=== DATA EXTRACT ===
►

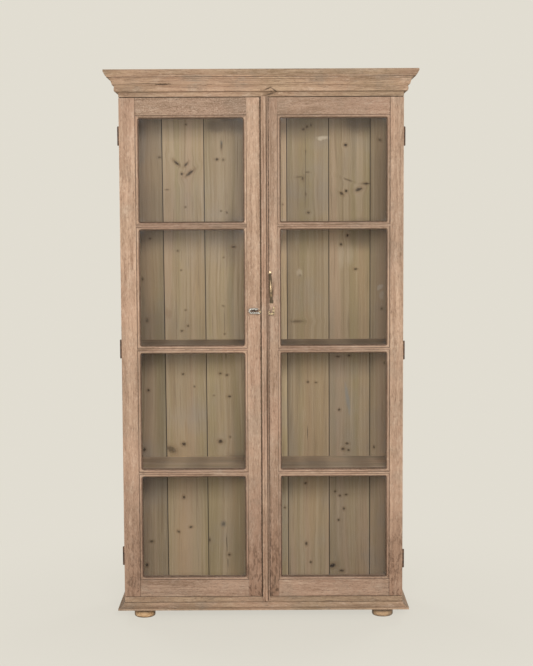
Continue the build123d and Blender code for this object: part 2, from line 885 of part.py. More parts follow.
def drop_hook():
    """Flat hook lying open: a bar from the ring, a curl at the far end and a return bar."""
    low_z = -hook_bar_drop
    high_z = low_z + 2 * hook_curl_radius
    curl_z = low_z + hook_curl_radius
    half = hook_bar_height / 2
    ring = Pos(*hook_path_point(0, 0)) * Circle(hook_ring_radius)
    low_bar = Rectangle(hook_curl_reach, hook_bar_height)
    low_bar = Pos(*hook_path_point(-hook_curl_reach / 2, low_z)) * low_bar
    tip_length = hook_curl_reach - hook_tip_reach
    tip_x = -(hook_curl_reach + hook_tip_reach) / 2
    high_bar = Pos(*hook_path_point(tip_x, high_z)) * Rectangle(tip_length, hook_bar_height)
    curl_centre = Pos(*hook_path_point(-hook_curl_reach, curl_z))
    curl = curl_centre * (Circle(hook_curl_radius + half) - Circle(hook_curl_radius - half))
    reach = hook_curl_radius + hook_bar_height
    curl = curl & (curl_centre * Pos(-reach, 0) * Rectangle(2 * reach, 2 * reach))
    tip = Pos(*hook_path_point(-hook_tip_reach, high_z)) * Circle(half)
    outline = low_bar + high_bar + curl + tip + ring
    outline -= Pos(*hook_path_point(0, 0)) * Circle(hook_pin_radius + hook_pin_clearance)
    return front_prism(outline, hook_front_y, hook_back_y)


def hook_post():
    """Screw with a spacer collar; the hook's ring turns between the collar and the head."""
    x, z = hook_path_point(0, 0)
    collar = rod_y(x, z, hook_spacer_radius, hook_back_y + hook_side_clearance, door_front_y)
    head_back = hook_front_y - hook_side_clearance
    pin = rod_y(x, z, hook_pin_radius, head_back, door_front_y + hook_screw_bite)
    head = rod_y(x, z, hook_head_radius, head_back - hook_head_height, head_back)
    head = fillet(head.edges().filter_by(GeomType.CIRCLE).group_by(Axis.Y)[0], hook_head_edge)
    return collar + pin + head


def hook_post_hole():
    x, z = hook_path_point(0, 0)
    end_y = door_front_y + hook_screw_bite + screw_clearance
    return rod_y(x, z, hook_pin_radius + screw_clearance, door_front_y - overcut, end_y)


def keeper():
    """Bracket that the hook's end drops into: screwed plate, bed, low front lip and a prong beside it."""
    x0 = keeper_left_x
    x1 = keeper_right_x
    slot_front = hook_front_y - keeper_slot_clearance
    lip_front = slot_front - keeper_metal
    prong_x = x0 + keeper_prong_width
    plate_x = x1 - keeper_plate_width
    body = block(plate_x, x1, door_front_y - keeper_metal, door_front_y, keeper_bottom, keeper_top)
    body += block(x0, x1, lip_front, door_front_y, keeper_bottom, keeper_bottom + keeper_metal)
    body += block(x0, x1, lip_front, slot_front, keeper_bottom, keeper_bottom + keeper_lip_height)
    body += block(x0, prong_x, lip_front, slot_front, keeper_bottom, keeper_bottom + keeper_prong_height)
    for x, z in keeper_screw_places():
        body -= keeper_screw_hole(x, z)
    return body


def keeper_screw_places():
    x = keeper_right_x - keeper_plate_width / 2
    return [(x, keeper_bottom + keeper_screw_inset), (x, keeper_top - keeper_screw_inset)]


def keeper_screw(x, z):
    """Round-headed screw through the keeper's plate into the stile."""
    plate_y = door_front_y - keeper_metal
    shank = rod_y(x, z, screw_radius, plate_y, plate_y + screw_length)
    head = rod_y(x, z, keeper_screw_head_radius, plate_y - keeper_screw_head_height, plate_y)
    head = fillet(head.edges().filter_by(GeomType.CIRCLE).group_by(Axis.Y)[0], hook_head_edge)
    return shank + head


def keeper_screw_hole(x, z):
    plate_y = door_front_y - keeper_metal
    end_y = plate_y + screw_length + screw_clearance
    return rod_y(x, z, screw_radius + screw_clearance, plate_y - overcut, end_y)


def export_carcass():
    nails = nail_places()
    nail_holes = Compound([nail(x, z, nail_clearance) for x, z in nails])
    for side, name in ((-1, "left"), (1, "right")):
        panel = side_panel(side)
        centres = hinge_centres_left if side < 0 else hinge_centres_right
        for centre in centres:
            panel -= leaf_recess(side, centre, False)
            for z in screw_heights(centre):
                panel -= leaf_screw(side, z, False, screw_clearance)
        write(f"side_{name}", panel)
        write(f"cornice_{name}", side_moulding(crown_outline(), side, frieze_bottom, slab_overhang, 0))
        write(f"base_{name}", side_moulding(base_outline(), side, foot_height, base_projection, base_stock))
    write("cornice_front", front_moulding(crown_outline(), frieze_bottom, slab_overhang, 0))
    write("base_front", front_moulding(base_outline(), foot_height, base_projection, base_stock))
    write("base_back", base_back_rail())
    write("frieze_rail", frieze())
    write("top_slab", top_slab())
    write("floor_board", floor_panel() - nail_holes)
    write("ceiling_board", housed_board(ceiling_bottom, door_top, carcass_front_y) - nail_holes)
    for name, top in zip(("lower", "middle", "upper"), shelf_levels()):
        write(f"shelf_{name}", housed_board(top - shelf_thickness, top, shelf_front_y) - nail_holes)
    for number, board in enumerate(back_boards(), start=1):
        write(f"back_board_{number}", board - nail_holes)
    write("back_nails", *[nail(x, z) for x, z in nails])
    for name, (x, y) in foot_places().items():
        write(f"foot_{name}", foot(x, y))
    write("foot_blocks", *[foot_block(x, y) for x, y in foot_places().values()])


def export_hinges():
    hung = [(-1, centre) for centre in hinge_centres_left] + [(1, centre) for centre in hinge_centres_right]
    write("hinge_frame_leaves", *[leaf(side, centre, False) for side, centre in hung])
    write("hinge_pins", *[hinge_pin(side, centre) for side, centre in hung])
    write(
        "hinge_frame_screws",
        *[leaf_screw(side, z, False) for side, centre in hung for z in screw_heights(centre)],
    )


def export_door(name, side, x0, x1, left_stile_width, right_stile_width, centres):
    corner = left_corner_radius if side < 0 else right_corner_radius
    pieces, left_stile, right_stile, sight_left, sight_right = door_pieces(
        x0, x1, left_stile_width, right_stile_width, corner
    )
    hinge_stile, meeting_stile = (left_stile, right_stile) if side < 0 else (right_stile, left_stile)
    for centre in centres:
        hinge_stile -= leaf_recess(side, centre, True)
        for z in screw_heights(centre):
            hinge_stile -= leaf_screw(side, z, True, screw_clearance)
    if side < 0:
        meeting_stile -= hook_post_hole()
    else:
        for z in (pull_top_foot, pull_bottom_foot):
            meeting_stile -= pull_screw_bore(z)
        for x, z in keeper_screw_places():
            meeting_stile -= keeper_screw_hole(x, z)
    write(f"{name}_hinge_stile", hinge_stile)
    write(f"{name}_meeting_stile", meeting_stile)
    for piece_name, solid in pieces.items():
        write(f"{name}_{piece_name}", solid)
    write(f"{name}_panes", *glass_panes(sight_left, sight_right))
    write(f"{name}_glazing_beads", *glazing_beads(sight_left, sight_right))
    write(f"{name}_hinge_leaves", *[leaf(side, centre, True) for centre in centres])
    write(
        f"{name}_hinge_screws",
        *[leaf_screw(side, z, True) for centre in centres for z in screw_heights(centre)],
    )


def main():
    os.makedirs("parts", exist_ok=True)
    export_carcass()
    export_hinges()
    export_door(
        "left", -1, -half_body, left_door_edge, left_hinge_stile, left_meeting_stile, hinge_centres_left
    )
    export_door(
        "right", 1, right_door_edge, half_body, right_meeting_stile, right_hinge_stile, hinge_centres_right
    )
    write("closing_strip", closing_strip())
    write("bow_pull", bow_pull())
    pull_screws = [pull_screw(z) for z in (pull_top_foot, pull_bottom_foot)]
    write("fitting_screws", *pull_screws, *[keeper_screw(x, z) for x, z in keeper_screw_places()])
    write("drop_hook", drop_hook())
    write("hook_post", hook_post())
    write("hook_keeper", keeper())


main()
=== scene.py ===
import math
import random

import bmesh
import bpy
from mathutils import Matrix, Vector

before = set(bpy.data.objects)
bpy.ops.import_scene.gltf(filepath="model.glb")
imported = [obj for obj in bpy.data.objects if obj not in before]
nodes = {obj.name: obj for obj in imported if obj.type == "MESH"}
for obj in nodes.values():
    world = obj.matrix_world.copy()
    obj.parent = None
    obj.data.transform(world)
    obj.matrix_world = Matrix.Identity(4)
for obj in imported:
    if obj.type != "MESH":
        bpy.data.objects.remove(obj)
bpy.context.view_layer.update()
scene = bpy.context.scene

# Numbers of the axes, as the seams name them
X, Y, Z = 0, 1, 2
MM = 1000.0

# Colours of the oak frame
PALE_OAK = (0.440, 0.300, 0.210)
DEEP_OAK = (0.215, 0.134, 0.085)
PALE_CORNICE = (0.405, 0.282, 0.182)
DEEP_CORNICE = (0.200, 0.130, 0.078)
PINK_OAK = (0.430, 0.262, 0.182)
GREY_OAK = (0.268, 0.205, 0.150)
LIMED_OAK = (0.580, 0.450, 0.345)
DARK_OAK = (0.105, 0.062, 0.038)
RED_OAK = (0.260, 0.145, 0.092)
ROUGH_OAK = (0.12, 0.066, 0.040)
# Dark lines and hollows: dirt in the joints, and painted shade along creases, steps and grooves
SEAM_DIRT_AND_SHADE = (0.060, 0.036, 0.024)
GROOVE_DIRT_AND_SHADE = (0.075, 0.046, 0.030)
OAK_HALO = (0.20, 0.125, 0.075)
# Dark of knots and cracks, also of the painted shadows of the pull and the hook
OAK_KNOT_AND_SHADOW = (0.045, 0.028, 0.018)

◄
►

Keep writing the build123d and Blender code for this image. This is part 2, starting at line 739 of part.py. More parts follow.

◄

=== YOUR INSTRUCTIONS ===
The required output is an exact reproduction of the lines starting at the one that contains "z in keeper_screw_places()])" and ending at the one that contains "scene = bpy.context.scene". Both boundary lines belong to it.

=== IN RESPONSE ===
    write("fitting_screws", *pull_screws, *[keeper_screw(x, z) for x, z in keeper_screw_places()])
    write("drop_hook", drop_hook())
    write("hook_post", hook_post())
    write("hook_keeper", keeper())


main()
=== scene.py ===
import math
import random

import bmesh
import bpy
from mathutils import Matrix, Vector

before = set(bpy.data.objects)
bpy.ops.import_scene.gltf(filepath="model.glb")
imported = [obj for obj in bpy.data.objects if obj not in before]
nodes = {obj.name: obj for obj in imported if obj.type == "MESH"}
for obj in nodes.values():
    world = obj.matrix_world.copy()
    obj.parent = None
    obj.data.transform(world)
    obj.matrix_world = Matrix.Identity(4)
for obj in imported:
    if obj.type != "MESH":
        bpy.data.objects.remove(obj)
bpy.context.view_layer.update()
scene = bpy.context.scene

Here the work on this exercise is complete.